Le slogan d’un site de rencontres résonne étrangement avec le texte d’Alexandra Badea : « Retrouvez qui vous croisez. On a tous échangé un regard avec une personne qui nous a marqués. Grâce à [ce programme] retrouvez les personnes que vous avez croisées et saisissez votre chance ! ». Un Coup de Dés jamais n’abolira le Hasard, clamait le poète Mallarmé, s’inspirant sans doute de l’étymologie arabe az-zahr, qui signifie dé et par extension coup de dé. Aujourd’hui le numérique a pris le pouvoir. Il nous regarde. Là où nous croyons regarder, nous sommes vu·es. Là où nous croyons maîtriser, nous obéissons aux exigences du programme. Reste l’irrésistible de la mort, que nous ne maîtrisons pas. A moins d’attenter à nos jours ou qu’un Autre anonyme programme un attentat… qui aurait échappé aux calculs prévisionnels.
Transparaître
Le mobilier scénique est basé sur la transparence posant ainsi la question : peut-on voir à travers l’autre, le traverser, puisqu’on peut le saisir en le géolocalisant, en traquant ses centres d’intérêt ? Cette illusion d’emprise opère fantasmatiquement, elle devient un mode possible d’accès à l’autre. Mais que se passe-t-il lorsque l’usage individuel se banalise et se collectivise pour s’inscrire à l’échelle sociétale ?

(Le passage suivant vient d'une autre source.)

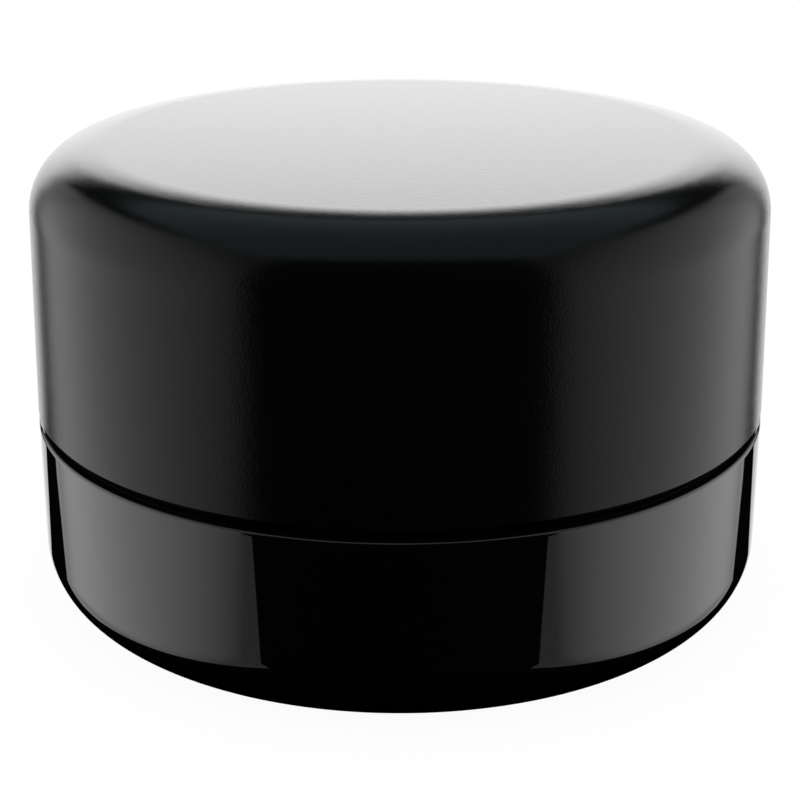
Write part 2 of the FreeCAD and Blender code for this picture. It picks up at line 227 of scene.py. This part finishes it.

Il n’y a pas de rapport sexuel
Les rencontres amoureuses n’auront pas lieu malgré tous les dispositifs de contrôle mis en œuvre. Un seul sauvera sa peau aussi seul qu’il l’a été tout au long de la pièce, occupé à résister au pouvoir de la machine. Une seule sera épargnée, mais sa jalousie conduira à la mort de celui, qui de fait, lui échappe…
Daniel Charlemaine 50-50 Magazine
(1) Au Nouveau Grenier, 9 rue Notre-Dame des sept douleurs, Avignon, du 7 au 28 juillet – Relâches : 12, 19, 26 juillet à 20h35.
Alexandra Badea Je te regarde Éd. L’Arche, 2015.